## TASK INPUT
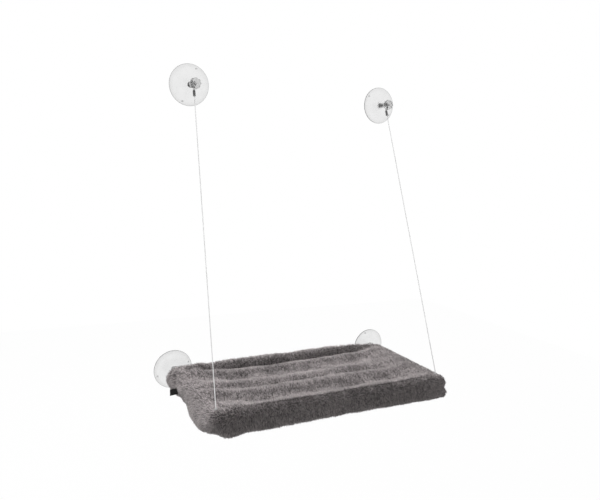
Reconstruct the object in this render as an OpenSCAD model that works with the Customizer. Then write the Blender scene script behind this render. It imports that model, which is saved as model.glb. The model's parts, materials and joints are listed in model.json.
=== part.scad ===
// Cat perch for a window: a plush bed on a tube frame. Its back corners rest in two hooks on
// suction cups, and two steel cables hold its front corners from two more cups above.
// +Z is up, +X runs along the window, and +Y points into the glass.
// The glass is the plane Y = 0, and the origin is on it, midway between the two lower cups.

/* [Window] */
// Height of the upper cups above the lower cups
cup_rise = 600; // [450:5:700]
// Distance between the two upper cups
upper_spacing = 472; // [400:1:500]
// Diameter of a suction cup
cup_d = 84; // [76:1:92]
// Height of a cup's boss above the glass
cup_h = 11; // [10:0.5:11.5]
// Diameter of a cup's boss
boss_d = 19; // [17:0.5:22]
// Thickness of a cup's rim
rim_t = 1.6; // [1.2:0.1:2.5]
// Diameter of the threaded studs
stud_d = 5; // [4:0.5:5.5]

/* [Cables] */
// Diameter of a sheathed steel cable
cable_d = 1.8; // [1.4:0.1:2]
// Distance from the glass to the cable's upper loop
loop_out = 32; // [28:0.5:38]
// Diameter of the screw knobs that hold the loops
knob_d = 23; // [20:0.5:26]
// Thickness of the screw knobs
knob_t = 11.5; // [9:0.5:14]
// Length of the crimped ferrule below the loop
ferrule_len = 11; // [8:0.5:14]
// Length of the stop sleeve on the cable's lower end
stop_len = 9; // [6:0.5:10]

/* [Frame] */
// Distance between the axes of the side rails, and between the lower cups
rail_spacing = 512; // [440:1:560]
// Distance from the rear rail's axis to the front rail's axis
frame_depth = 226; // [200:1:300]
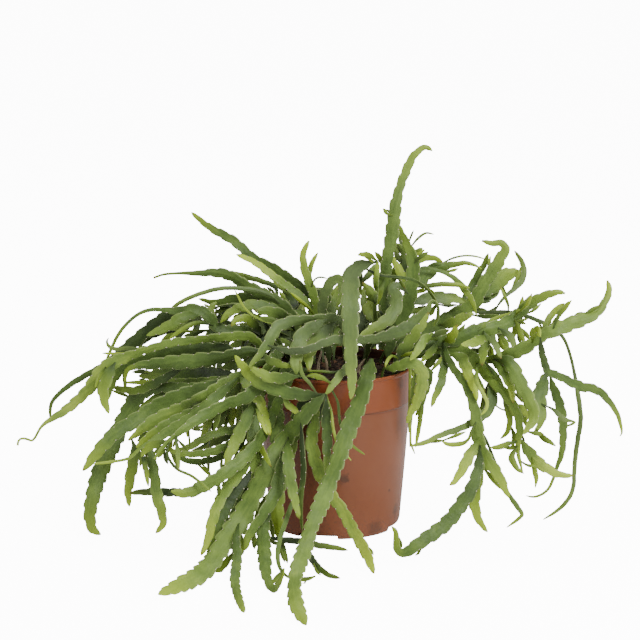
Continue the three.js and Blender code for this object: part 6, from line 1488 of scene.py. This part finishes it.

## DIRECTIONS
The entries above must be returned in full, exactly as shown.

## THE RESPONSE
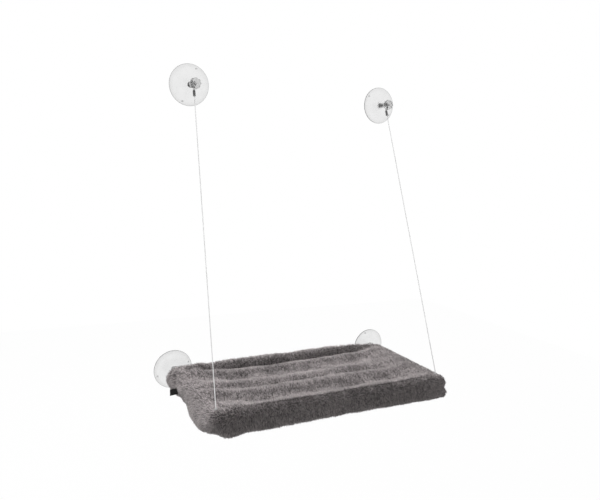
Reconstruct the object in this render as an OpenSCAD model that works with the Customizer. Then write the Blender scene script behind this render. It imports that model, which is saved as model.glb. The model's parts, materials and joints are listed in model.json.
=== part.scad ===
// Cat perch for a window: a plush bed on a tube frame. Its back corners rest in two hooks on
// suction cups, and two steel cables hold its front corners from two more cups above.
// +Z is up, +X runs along the window, and +Y points into the glass.
// The glass is the plane Y = 0, and the origin is on it, midway between the two lower cups.

/* [Window] */
// Height of the upper cups above the lower cups
cup_rise = 600; // [450:5:700]
// Distance between the two upper cups
upper_spacing = 472; // [400:1:500]
// Diameter of a suction cup
cup_d = 84; // [76:1:92]
// Height of a cup's boss above the glass
cup_h = 11; // [10:0.5:11.5]
// Diameter of a cup's boss
boss_d = 19; // [17:0.5:22]
// Thickness of a cup's rim
rim_t = 1.6; // [1.2:0.1:2.5]
// Diameter of the threaded studs
stud_d = 5; // [4:0.5:5.5]

/* [Cables] */
// Diameter of a sheathed steel cable
cable_d = 1.8; // [1.4:0.1:2]
// Distance from the glass to the cable's upper loop
loop_out = 32; // [28:0.5:38]
// Diameter of the screw knobs that hold the loops
knob_d = 23; // [20:0.5:26]
// Thickness of the screw knobs
knob_t = 11.5; // [9:0.5:14]
// Length of the crimped ferrule below the loop
ferrule_len = 11; // [8:0.5:14]
// Length of the stop sleeve on the cable's lower end
stop_len = 9; // [6:0.5:10]

/* [Frame] */
// Distance between the axes of the side rails, and between the lower cups
rail_spacing = 512; // [440:1:560]
// Distance from the rear rail's axis to the front rail's axis
frame_depth = 226; // [200:1:300]
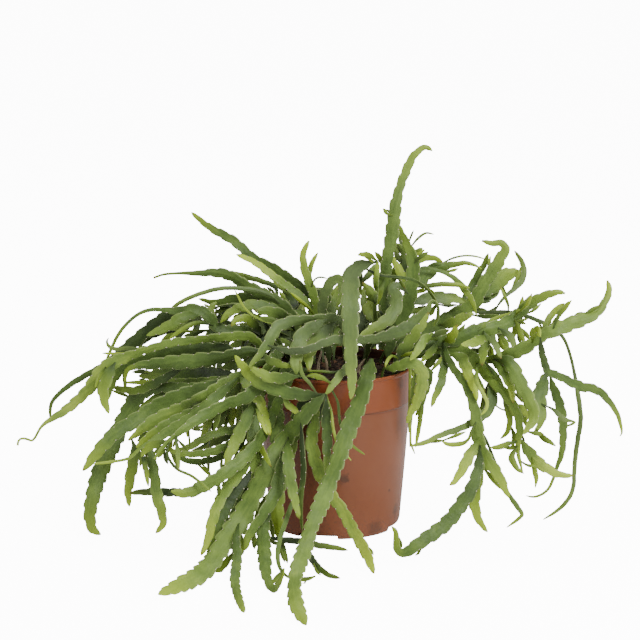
Continue the three.js and Blender code for this object: part 6, from line 1488 of scene.py. This part finishes it.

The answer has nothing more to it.